Writers aren't made of money. Unfortunately for us. While the Internet--specifically Google Books--has become an invaluable resource, sometimes Google doesn't have the answer you need.
There are many instances where the library won't do either. A book we're after can be used for multiple projects, you can't find it in a library system and don't want to wait x number of weeks for it to arrive via World Cat or inter-library loan.
So what's a writer to do when you need to buy a book, but the price on Amazon is enough to cause a heart attack? I experienced that about eight months ago when I stumbled across The Cotton Planter's Manual by J.A. Turner. I found it for free on Google Books, but I also looked for it on Amazon. All the sellers wanted nearly $30 for it! That's unreal.
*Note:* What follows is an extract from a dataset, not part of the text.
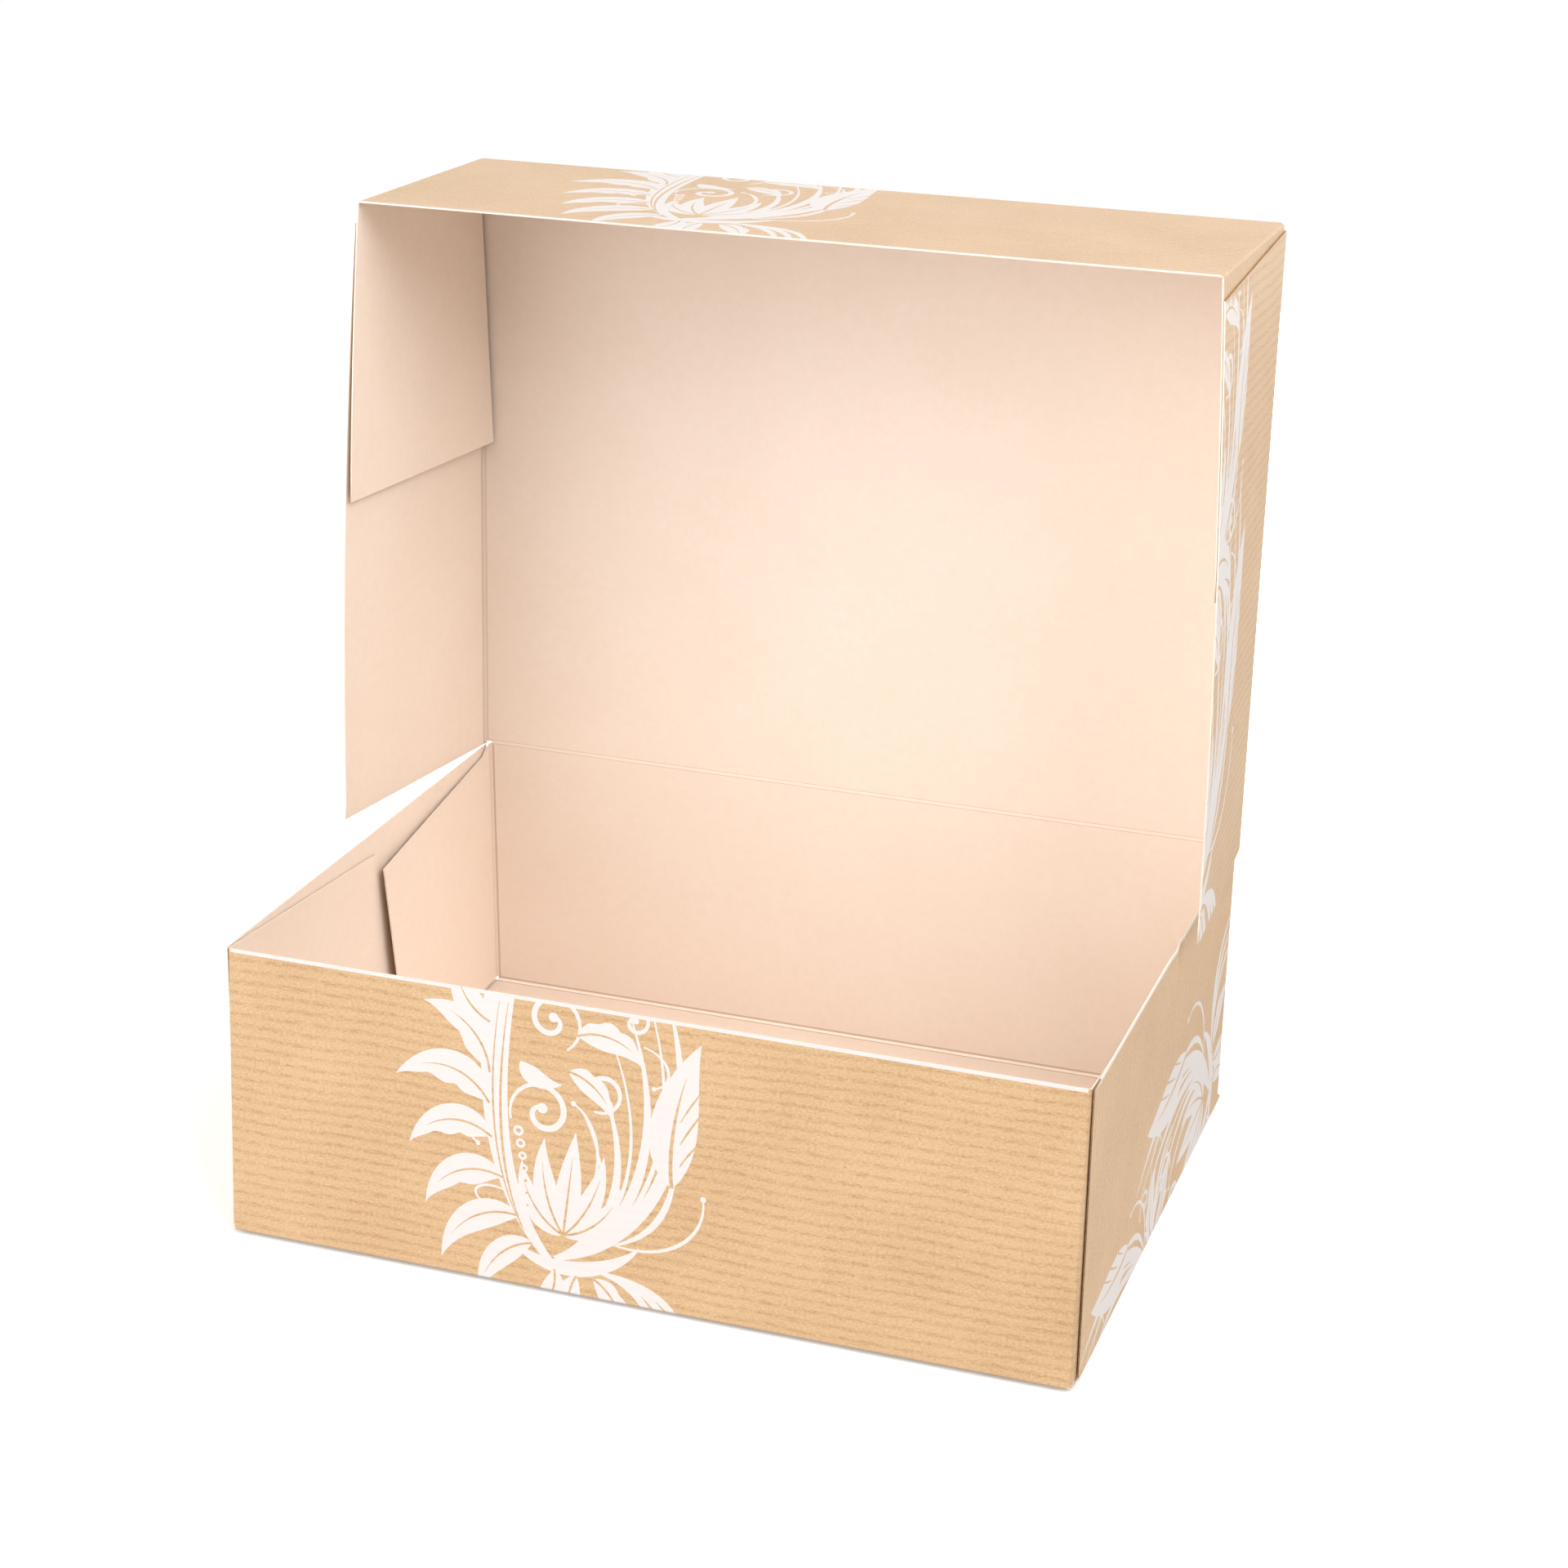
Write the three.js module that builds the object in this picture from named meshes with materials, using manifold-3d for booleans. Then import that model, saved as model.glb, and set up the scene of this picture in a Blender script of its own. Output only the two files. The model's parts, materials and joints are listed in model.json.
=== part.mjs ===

But there's another trick I want to share with you. What do you do when Google lets you down and the price on Amazon makes you faint? Panic attacks over price are not outside the realm of possibility for those of us who write in more... obscure time periods and settings.
Used.addall.com is a researcher's other best friend. Many of you have probably never heard of it. I only know about it because I'm a Nancy Drew, Judy Bolton and Hardy Boys collector. In the world of children's series books, Addall is a gold mine. It searches every reputable used book store on the Internet, including some you've never heard of.
There are multiple ways to use Addall. You can search for a specific title, a specific author, or just by keyword. Since Google Books is always my first stop I usually know exactly what book I'm after. The research book I'm reading now, The End of An Era: New Orleans, 1850-1860, is $25 new. My research budget isn't even big enough to be called a shoestring, so that was too much. I hopped over to Addall and found a gently used copy for $5.
One caveat. I recommend you make sure the box for Alibris is NOT checked. Alibris is notorious for over-pricing. Serious book collectors don't do regular business with Alibris sellers.